Walked out of the hospital quietly...
   Holding in my hands a miniature 'The Flash' doll--a treasured gift.
          Thinking most of all...on how things end. How memories last forever.
                  Starkly reminded how the most meaningful part of all happened October 31, 2013-October 31, 2104, precisely.
                        Prayed to Him, 'take me to a place where doors are open, a lovely little place where no one is broken."
                              How I ended somewhere on 34th street, I don't know, but
                                   Instead I ran 15 miles in Santa Monica; running as if fleeing from a ghost from Taiwan
                                        Running--meditating in motion                                         
                                                 Meditating on Neruda's Sonnet XVII, on why its true; why i still believe in it.

                                  
                                      

                            
                     

Sunday, June 21, 2015

"Fathers Day Run" (Half Marathon 13.1 miles); Van Nuys, CA


 PR 1:37



Cherishing the memory of my old man on this special day.
Sometimes the most humble, unprivileged man can give his children the priceless most treasured inheritance imaginable.
Thank you Dad... Porque a pesar de todo lo que paso sigo adelante.

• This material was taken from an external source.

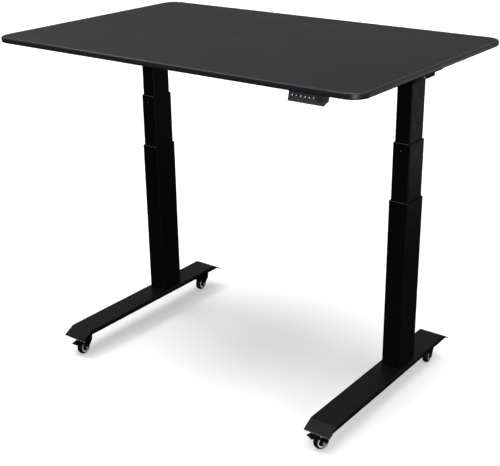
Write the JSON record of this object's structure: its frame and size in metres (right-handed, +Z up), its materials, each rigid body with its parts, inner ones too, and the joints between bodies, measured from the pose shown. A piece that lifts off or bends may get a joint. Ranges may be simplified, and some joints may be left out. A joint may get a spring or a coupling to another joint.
{
  "type": "height adjustable standing desk",
  "caption": "Sit-stand desk: rounded rectangular top on telescopic lifting columns, flat feet with swivel casters and a handset under the front edge.",
  "frame": {"origin": "on the floor under the middle of the desktop, at the pictured height", "axes": "+X along the desk to the user's right, -Y towards the user, +Z up"},
  "size_m": [1.2, 0.76, 1.016],
  "materials": {
    "desktop_laminate": "black fine-textured laminate on board",
    "black_frame": "black powder coat, fine texture",
    "column_coat": "black powder coat, smooth satin",
    "foot_coat": "black powder coat, satin",
    "zinc_fastener": "zinc plated",
    "ground_steel": "ground steel",
    "motor_can": "zinc plated can",
    "gearbox_cast": "die cast",
    "gear_brass": "machined",
    "nut_plastic": "natural moulded plastic",
    "glide_plastic": "black moulded plastic",
    "caster_fork_coat": "black coated pressed steel",
    "caster_tread": "black tread on a pale core",
    "pedal_coat": "black coated pressed steel",
    "box_plastic": "black moulded, spark-eroded texture",
    "handset_plastic": "dark moulded, faintly blue",
    "board_green": "circuit board",
    "display_window": "smoked gloss",
    "button_plastic": "dark key with a white round mark"
  },
  "bodies": {
    "left_base": {"left_foot": "foot_coat", "left_foot_bolts": "zinc_fastener", "left_caster_stems": "zinc_fastener", "left_outer_tube": "column_coat", "left_outer_glides": "glide_plastic", "left_lower_nut": "nut_plastic"},
    "left_middle_stage": {"left_middle_tube": "column_coat", "left_middle_glides": "glide_plastic", "left_nut_carrier": "ground_steel", "left_upper_nut": "nut_plastic"},
    "left_hollow_spindle": {"left_hollow_screw": "ground_steel"},
    "left_drive_spindle": {"left_drive_screw": "ground_steel", "left_worm_wheel": "gear_brass"},
    "left_worm": {"left_worm_shaft": "ground_steel"},
    "right_base": {"right_foot": "foot_coat", "right_foot_bolts": "zinc_fastener", "right_caster_stems": "zinc_fastener", "right_outer_tube": "column_coat", "right_outer_glides": "glide_plastic", "right_lower_nut": "nut_plastic"},
    "right_middle_stage": {"right_middle_tube": "column_coat", "right_middle_glides": "glide_plastic", "right_nut_carrier": "ground_steel", "right_upper_nut": "nut_plastic"},
    "right_hollow_spindle": {"right_hollow_screw": "ground_steel"},
    "right_drive_spindle": {"right_drive_screw": "ground_steel", "right_worm_wheel": "gear_brass"},
    "right_worm": {"right_worm_shaft": "ground_steel"},
    "top": {"desktop": "desktop_laminate", "desktop_screws": "zinc_fastener", "side_arms": "black_frame", "cross_rails": "black_frame", "frame_bolts": "zinc_fastener", "left_motor_housing": "black_frame", "right_motor_housing": "black_frame", "motors": "motor_can", "gearboxes": "gearbox_cast", "left_inner_tube": "column_coat", "right_inner_tube": "column_coat", "control_box": "box_plastic", "handset_case": "handset_plastic", "handset_board": "board_green", "handset_display": "display_window"},
    "front_left_swivel": {"front_left_fork": "caster_fork_coat"},
    "front_left_roller": {"front_left_wheel": "caster_tread"},
    "front_right_swivel": {"front_right_fork": "caster_fork_coat"},
    "front_right_roller": {"front_right_wheel": "caster_tread"},
    "rear_left_swivel": {"rear_left_fork": "caster_fork_coat"},
    "rear_left_roller": {"rear_left_wheel": "caster_tread"},
    "rear_right_swivel": {"rear_right_fork": "caster_fork_coat"},
    "rear_right_roller": {"rear_right_wheel": "caster_tread"},
    "front_left_brake": {"front_left_brake_pedal": "pedal_coat"},
    "front_right_brake": {"front_right_brake_pedal": "pedal_coat"},
    "button_memory_key": {"button_memory": "button_plastic"},
    "button_preset_1_key": {"button_preset_1": "button_plastic"},
    "button_preset_2_key": {"button_preset_2": "button_plastic"},
    "button_preset_3_key": {"button_preset_3": "button_plastic"},
    "button_up_key": {"button_up": "button_plastic"},
    "button_down_key": {"button_down": "button_plastic"}
  },
  "joints": [
    {"name": "left_lower_lift", "type": "slide", "parent": "left_base", "child": "left_middle_stage", "axis": [0, 0, 1], "range_m": [-0.16, 0.16]},
    {"name": "left_upper_lift", "type": "slide", "parent": "left_middle_stage", "child": "top", "axis": [0, 0, 1], "range_m": [-0.16, 0.16]},
    {"name": "right_upper_lift", "type": "slide", "parent": "top", "child": "right_middle_stage", "axis": [0, 0, -1], "range_m": [-0.16, 0.16]},
    {"name": "right_lower_lift", "type": "slide", "parent": "right_middle_stage", "child": "right_base", "axis": [0, 0, -1], "range_m": [-0.16, 0.16]},
    {"name": "left_drive_screw_spin", "type": "hinge", "parent": "top", "child": "left_drive_spindle", "pos_m": [-0.458, 0.125, 0.9], "axis": [0, 0, 1], "continuous": true},
    {"name": "left_hollow_screw_spin", "type": "hinge", "parent": "left_middle_stage", "child": "left_hollow_spindle", "pos_m": [-0.458, 0.125, 0.6], "axis": [0, 0, 1], "continuous": true},
    {"name": "left_worm_spin", "type": "hinge", "parent": "top", "child": "left_worm", "pos_m": [-0.436, 0.125, 0.978], "axis": [0, 1, 0], "continuous": true},
    {"name": "right_drive_screw_spin", "type": "hinge", "parent": "top", "child": "right_drive_spindle", "pos_m": [0.458, 0.125, 0.9], "axis": [0, 0, 1], "continuous": true},
    {"name": "right_hollow_screw_spin", "type": "hinge", "parent": "right_middle_stage", "child": "right_hollow_spindle", "pos_m": [0.458, 0.125, 0.6], "axis": [0, 0, 1], "continuous": true},
    {"name": "right_worm_spin", "type": "hinge", "parent": "top", "child": "right_worm", "pos_m": [0.436, 0.125, 0.978], "axis": [0, 1, 0], "continuous": true},
    {"name": "front_left_swivel", "type": "hinge", "parent": "left_base", "child": "front_left_swivel", "pos_m": [-0.458, -0.258, 0.06], "axis": [0, 0, 1], "continuous": true},
    {"name": "front_left_wheel_spin", "type": "hinge", "parent": "front_left_swivel", "child": "front_left_roller", "pos_m": [-0.45626, -0.27792, 0.0225], "axis": [0.9962, 0.0872, 0], "continuous": true},
    {"name": "front_left_brake_press", "type": "hinge", "parent": "front_left_swivel", "child": "front_left_brake", "pos_m": [-0.45547, -0.28689, 0.0465], "axis": [0.9962, 0.0872, 0], "range_deg": [0, 12]},
    {"name": "front_right_swivel", "type": "hinge", "parent": "right_base", "child": "front_right_swivel", "pos_m": [0.458, -0.258, 0.06], "axis": [0, 0, 1], "continuous": true},
    {"name": "front_right_wheel_spin", "type": "hinge", "parent": "front_right_swivel", "child": "front_right_roller", "pos_m": [0.44955, -0.27613, 0.0225], "axis": [0.9063, -0.4226, 0], "continuous": true},
    {"name": "front_right_brake_press", "type": "hinge", "parent": "front_right_swivel", "child": "front_right_brake", "pos_m": [0.44574, -0.28428, 0.0465], "axis": [0.9063, -0.4226, 0], "range_deg": [0, 12]},
    {"name": "rear_left_swivel", "type": "hinge", "parent": "left_base", "child": "rear_left_swivel", "pos_m": [-0.458, 0.33, 0.06], "axis": [0, 0, 1], "continuous": true},
    {"name": "rear_left_wheel_spin", "type": "hinge", "parent": "rear_left_swivel", "child": "rear_left_roller", "pos_m": [-0.45626, 0.31008, 0.0225], "axis": [0.9962, 0.0872, 0], "continuous": true},
    {"name": "rear_right_swivel", "type": "hinge", "parent": "right_base", "child": "rear_right_swivel", "pos_m": [0.458, 0.33, 0.06], "axis": [0, 0, 1], "continuous": true},
    {"name": "rear_right_wheel_spin", "type": "hinge", "parent": "rear_right_swivel", "child": "rear_right_roller", "pos_m": [0.46147, 0.3103, 0.0225], "axis": [0.9848, 0.1736, 0], "continuous": true},
    {"name": "button_memory_press", "type": "slide", "parent": "top", "child": "button_memory_key", "axis": [0, 0.9676, -0.2524], "range_m": [0, 0.0008], "stiffness_N_per_m": 500, "springref_m": -0.001},
    {"name": "button_preset_1_press", "type": "slide", "parent": "top", "child": "button_preset_1_key", "axis": [0, 0.9676, -0.2524], "range_m": [0, 0.0008], "stiffness_N_per_m": 500, "springref_m": -0.001},
    {"name": "button_preset_2_press", "type": "slide", "parent": "top", "child": "button_preset_2_key", "axis": [0, 0.9676, -0.2524], "range_m": [0, 0.0008], "stiffness_N_per_m": 500, "springref_m": -0.001},
    {"name": "button_preset_3_press", "type": "slide", "parent": "top", "child": "button_preset_3_key", "axis": [0, 0.9676, -0.2524], "range_m": [0, 0.0008], "stiffness_N_per_m": 500, "springref_m": -0.001},
    {"name": "button_up_press", "type": "slide", "parent": "top", "child": "button_up_key", "axis": [0, 0.9676, -0.2524], "range_m": [0, 0.0008], "stiffness_N_per_m": 500, "springref_m": -0.001},
    {"name": "button_down_press", "type": "slide", "parent": "top", "child": "button_down_key", "axis": [0, 0.9676, -0.2524], "range_m": [0, 0.0008], "stiffness_N_per_m": 500, "springref_m": -0.001}
  ],
  "couplings": [
    {"joint": "left_upper_lift", "follows": "left_lower_lift", "ratio": 1},
    {"joint": "right_upper_lift", "follows": "left_lower_lift", "ratio": 1},
    {"joint": "right_lower_lift", "follows": "left_lower_lift", "ratio": 1},
    {"joint": "left_drive_screw_spin", "follows": "left_lower_lift", "rad_per_m": 785.4},
    {"joint": "left_hollow_screw_spin", "follows": "left_lower_lift", "rad_per_m": 785.4},
    {"joint": "left_worm_spin", "follows": "left_lower_lift", "rad_per_m": 15708},
    {"joint": "right_drive_screw_spin", "follows": "left_lower_lift", "rad_per_m": 785.4},
    {"joint": "right_hollow_screw_spin", "follows": "left_lower_lift", "rad_per_m": 785.4},
    {"joint": "right_worm_spin", "follows": "left_lower_lift", "rad_per_m": -15708}
  ]
}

"When I was a boy of fourteen, my father was so ignorant I could hardly stand to have the old man around. But when I got to be twenty-one, I was astonished at how much the old man had learned in seven years."     - Mark Twain






http://www.abetterworldrunning.com/#!fathers-day-results-62115/ctmo

Monday, June 15, 2015

My last "overnight call" of residency

Residency is arguably the hardest and most unforgettable phase of someone's medical career:

... the exhaustion... the bonds you create with your fellow trainees... the drama... the way your skin gets thicker... the blunders... the procedures... the tears no one gets to see... the skills... your first needle stick injury... the chaos... the patient you publish into a case report... the miracles... the facial hair phase of my career... the tragedies... families who will love you forever... families who want to crucify you...
The precision... wearing scrubs (aka pajamas) on most days... eating, sleeping, and showering in the hospital... the confusion... the patient who thinks they're in love with you... the patient who blames you for everything... the youngest patient you've lost... the centenarian that never seems to die... being reprimanded for charting "condition at discharge: Alive, but without my permission."...

The patient you wish you'd never seen... the double Facepalm when the Fail is so strong, one Facepalm is not enough... losing your faith in humanity and having it restored... losing the love of your life... realizing that no one looks back on their life and remembers the nights they had plenty of sleep.

They say life is dramatically better as an Attending physician, we'll see about that.
As I look into the future, all I think about these days is October 31, 2015.




Saturday, June 13, 2015

found this gem


“Love knows not its own depth until the hour of separation.”
"One day you will ask me which is more important? My life or yours? I will say mine...and you will walk away not knowing that you are my life.” 
"And what is it to work with love? It is to weave the cloth with threads drawn from your heart, even as if your beloved were to wear that cloth."
"Out of suffering have emerged the strongest souls; the most massive characters are seared with scars.”